# DATA LINES:
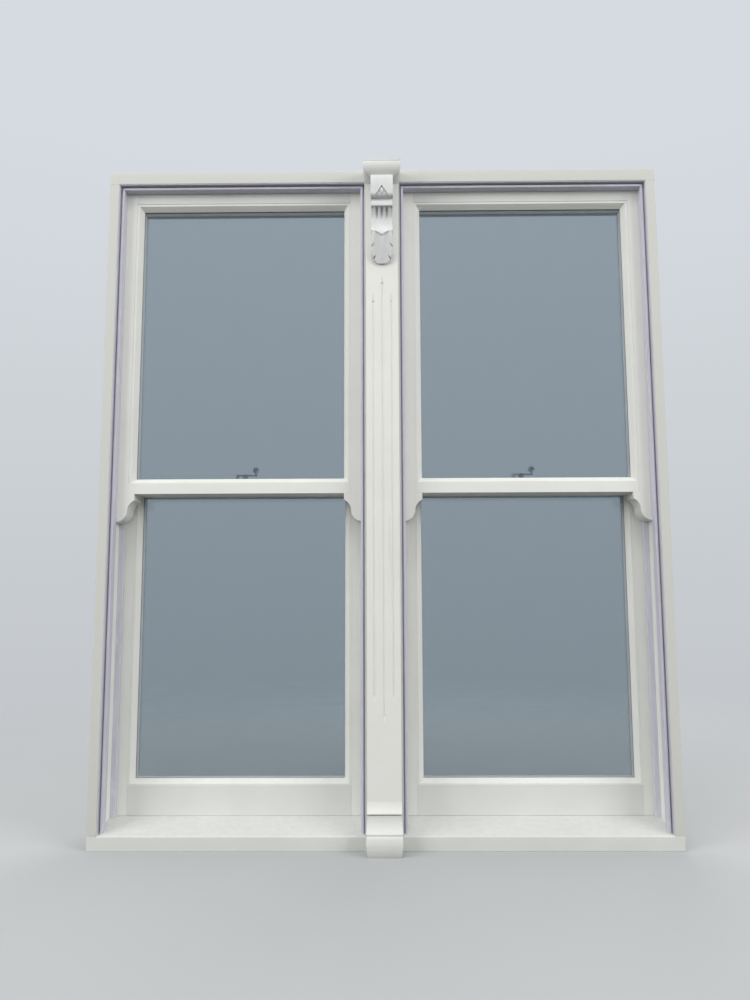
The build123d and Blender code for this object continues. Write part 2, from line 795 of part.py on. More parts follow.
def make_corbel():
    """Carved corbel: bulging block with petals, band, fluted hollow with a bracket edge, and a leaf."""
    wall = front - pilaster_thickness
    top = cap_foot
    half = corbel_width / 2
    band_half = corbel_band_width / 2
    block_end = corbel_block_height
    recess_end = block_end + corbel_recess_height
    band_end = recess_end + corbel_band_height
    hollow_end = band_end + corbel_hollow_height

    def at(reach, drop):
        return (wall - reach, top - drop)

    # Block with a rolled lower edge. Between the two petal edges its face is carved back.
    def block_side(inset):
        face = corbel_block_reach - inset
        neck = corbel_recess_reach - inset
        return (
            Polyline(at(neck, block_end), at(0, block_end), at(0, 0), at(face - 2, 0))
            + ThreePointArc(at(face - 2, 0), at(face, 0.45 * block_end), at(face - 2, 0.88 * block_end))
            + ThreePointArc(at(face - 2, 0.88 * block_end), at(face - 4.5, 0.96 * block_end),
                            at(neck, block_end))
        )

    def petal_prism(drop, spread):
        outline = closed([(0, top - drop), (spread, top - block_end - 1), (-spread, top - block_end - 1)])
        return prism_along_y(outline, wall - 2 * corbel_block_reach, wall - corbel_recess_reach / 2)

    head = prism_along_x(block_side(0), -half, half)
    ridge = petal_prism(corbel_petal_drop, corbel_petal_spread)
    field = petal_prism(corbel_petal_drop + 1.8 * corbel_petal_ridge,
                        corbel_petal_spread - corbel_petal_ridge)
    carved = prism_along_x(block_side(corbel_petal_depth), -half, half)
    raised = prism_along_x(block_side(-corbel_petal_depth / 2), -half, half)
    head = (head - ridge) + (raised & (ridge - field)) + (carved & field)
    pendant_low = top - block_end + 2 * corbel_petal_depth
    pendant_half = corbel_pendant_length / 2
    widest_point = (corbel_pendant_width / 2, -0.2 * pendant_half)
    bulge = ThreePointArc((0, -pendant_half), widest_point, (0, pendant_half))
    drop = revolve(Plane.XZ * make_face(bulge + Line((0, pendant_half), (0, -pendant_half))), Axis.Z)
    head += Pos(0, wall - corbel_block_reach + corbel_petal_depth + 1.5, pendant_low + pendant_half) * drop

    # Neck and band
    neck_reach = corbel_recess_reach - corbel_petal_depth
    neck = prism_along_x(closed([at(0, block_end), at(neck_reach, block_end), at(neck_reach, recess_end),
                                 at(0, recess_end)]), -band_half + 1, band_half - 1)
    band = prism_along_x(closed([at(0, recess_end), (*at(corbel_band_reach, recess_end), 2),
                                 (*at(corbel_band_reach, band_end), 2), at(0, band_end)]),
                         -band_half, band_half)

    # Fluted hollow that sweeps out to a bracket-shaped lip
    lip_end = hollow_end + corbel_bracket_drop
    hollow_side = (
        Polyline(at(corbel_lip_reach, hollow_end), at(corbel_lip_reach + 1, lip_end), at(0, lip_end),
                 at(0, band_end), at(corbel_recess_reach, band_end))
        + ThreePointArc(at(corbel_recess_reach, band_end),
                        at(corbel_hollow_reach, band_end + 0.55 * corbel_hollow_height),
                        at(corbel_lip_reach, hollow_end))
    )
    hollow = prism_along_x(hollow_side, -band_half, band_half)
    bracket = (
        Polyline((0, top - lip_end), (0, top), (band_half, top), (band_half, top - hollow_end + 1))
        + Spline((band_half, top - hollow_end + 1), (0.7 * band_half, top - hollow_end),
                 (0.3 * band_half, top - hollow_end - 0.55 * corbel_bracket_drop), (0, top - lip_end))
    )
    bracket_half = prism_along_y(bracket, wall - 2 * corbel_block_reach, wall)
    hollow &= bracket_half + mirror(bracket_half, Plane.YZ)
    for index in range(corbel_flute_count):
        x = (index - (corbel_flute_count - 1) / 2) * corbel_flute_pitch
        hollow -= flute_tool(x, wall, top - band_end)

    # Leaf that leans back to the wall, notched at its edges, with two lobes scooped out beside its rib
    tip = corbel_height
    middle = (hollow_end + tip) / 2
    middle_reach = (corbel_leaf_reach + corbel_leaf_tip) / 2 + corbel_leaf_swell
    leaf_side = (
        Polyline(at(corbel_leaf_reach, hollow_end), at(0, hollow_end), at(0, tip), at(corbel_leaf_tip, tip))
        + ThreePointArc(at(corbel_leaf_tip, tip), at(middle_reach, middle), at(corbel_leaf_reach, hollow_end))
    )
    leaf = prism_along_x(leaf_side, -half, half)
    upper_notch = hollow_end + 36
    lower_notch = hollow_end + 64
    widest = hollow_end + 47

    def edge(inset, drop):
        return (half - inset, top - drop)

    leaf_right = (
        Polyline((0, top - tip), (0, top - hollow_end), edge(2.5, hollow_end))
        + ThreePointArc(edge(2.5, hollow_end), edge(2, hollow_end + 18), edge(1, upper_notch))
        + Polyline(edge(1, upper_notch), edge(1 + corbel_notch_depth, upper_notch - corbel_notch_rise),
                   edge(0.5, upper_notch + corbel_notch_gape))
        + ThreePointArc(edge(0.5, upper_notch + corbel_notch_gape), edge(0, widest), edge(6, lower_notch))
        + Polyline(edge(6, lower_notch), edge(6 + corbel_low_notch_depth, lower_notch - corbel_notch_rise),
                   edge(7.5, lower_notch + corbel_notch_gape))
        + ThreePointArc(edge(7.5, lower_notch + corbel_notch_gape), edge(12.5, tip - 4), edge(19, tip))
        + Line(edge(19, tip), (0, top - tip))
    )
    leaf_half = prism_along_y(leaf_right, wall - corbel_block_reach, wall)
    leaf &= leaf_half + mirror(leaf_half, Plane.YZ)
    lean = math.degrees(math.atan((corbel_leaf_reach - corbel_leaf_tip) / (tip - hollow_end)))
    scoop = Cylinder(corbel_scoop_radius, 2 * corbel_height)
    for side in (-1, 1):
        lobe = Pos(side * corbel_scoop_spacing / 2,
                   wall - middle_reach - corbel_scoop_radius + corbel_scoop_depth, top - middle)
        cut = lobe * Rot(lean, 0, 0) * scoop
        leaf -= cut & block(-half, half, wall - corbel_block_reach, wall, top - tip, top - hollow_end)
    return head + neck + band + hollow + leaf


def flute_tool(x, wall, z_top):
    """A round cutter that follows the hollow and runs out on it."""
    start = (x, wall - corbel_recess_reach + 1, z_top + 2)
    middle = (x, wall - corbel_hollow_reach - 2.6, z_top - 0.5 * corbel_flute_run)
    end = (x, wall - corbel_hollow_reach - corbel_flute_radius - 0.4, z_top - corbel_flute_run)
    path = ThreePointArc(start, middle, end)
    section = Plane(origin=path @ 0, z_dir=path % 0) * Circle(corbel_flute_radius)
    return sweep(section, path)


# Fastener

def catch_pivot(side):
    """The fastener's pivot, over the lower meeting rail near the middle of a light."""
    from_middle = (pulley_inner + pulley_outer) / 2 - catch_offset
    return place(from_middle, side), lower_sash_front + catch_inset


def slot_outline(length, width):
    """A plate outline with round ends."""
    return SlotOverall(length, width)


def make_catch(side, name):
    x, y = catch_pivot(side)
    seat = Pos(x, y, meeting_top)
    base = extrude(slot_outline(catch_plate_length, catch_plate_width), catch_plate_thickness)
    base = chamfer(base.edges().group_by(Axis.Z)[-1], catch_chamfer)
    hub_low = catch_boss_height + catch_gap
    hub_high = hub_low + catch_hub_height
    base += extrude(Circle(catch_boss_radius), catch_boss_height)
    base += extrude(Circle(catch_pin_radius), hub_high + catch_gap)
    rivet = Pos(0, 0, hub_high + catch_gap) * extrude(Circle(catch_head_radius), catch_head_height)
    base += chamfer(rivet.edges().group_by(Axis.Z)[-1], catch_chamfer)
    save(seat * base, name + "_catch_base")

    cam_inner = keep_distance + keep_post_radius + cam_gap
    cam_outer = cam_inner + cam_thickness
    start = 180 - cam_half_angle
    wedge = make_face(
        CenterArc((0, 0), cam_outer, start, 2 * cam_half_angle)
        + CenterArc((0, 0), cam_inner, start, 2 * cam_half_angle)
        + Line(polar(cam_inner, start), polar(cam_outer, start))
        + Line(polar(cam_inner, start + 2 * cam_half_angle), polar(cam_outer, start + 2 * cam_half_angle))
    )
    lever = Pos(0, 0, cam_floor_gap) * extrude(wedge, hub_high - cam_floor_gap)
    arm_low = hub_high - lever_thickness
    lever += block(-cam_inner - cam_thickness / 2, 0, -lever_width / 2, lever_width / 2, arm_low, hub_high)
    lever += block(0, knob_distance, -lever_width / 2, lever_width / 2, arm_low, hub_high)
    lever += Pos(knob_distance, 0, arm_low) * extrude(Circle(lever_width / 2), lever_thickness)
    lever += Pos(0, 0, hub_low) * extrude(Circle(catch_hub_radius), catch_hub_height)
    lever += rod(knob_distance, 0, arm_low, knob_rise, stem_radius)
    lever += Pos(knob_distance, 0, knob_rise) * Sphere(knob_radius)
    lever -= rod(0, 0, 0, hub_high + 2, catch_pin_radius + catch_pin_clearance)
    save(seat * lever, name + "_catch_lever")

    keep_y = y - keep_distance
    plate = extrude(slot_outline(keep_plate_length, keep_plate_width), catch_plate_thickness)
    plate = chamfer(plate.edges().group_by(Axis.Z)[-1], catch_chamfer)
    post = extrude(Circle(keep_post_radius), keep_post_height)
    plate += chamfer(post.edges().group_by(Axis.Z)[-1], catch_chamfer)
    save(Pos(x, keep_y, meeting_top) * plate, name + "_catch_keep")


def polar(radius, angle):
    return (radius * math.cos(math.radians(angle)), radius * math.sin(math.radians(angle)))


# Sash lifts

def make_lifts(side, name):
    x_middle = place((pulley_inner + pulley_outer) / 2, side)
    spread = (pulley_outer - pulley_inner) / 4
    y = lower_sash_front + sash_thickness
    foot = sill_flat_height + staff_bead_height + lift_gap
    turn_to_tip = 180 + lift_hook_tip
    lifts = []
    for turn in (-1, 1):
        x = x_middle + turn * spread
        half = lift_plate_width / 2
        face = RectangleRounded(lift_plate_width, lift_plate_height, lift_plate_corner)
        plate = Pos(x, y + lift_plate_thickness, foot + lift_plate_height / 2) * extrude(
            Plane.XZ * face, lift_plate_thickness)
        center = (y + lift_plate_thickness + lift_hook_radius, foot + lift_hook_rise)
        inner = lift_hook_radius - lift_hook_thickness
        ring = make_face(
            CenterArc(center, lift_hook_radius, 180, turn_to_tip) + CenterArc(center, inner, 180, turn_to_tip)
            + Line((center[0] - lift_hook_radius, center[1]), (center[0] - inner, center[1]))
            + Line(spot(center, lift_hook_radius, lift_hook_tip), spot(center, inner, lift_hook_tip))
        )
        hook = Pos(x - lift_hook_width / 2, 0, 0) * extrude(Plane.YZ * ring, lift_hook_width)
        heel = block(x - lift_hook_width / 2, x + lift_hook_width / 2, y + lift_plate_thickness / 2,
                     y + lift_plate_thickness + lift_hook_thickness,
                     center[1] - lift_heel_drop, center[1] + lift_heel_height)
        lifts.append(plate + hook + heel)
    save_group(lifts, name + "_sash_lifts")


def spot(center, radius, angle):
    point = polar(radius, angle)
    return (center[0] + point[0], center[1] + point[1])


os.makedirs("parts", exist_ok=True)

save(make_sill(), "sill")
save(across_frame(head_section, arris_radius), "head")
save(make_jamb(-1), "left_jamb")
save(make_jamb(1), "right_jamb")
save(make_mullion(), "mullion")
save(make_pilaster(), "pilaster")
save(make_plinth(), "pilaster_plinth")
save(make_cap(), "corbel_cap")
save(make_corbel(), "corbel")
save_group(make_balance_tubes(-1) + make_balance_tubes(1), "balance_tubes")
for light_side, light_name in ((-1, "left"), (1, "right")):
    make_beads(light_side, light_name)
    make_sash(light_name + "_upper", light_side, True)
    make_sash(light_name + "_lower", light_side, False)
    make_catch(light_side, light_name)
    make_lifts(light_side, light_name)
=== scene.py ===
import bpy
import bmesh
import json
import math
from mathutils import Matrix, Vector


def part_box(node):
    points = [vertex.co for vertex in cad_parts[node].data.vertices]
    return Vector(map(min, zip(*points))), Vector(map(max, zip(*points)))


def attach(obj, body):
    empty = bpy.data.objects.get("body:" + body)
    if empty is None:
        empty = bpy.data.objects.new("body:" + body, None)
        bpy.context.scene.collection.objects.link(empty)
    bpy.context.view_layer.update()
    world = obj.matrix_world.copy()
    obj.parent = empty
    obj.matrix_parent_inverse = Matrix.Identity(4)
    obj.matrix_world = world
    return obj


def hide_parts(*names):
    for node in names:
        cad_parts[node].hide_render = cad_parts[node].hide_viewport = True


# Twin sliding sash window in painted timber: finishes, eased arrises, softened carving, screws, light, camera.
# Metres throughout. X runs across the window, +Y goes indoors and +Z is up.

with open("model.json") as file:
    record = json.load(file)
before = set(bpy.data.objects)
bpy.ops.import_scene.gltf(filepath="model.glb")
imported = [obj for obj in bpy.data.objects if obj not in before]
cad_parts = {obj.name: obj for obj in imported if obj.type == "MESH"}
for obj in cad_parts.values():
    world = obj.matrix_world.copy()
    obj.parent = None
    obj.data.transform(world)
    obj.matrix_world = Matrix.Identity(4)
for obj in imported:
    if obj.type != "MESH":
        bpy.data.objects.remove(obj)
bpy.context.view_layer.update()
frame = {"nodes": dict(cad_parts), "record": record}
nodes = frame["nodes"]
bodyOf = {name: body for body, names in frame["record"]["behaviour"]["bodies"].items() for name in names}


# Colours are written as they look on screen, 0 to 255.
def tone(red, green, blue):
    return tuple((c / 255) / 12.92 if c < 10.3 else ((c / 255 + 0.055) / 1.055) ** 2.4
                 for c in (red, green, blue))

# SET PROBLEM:
The line containing "zip(*points))), Vector(map(max, zip(*points)))" opens the part, and the line containing "record = json.load(file)" closes it. Output that part exactly, with both, and only that.

# RESPONSE TO THE TASK:
    return Vector(map(min, zip(*points))), Vector(map(max, zip(*points)))


def attach(obj, body):
    empty = bpy.data.objects.get("body:" + body)
    if empty is None:
        empty = bpy.data.objects.new("body:" + body, None)
        bpy.context.scene.collection.objects.link(empty)
    bpy.context.view_layer.update()
    world = obj.matrix_world.copy()
    obj.parent = empty
    obj.matrix_parent_inverse = Matrix.Identity(4)
    obj.matrix_world = world
    return obj


def hide_parts(*names):
    for node in names:
        cad_parts[node].hide_render = cad_parts[node].hide_viewport = True


# Twin sliding sash window in painted timber: finishes, eased arrises, softened carving, screws, light, camera.
# Metres throughout. X runs across the window, +Y goes indoors and +Z is up.

with open("model.json") as file:
    record = json.load(file)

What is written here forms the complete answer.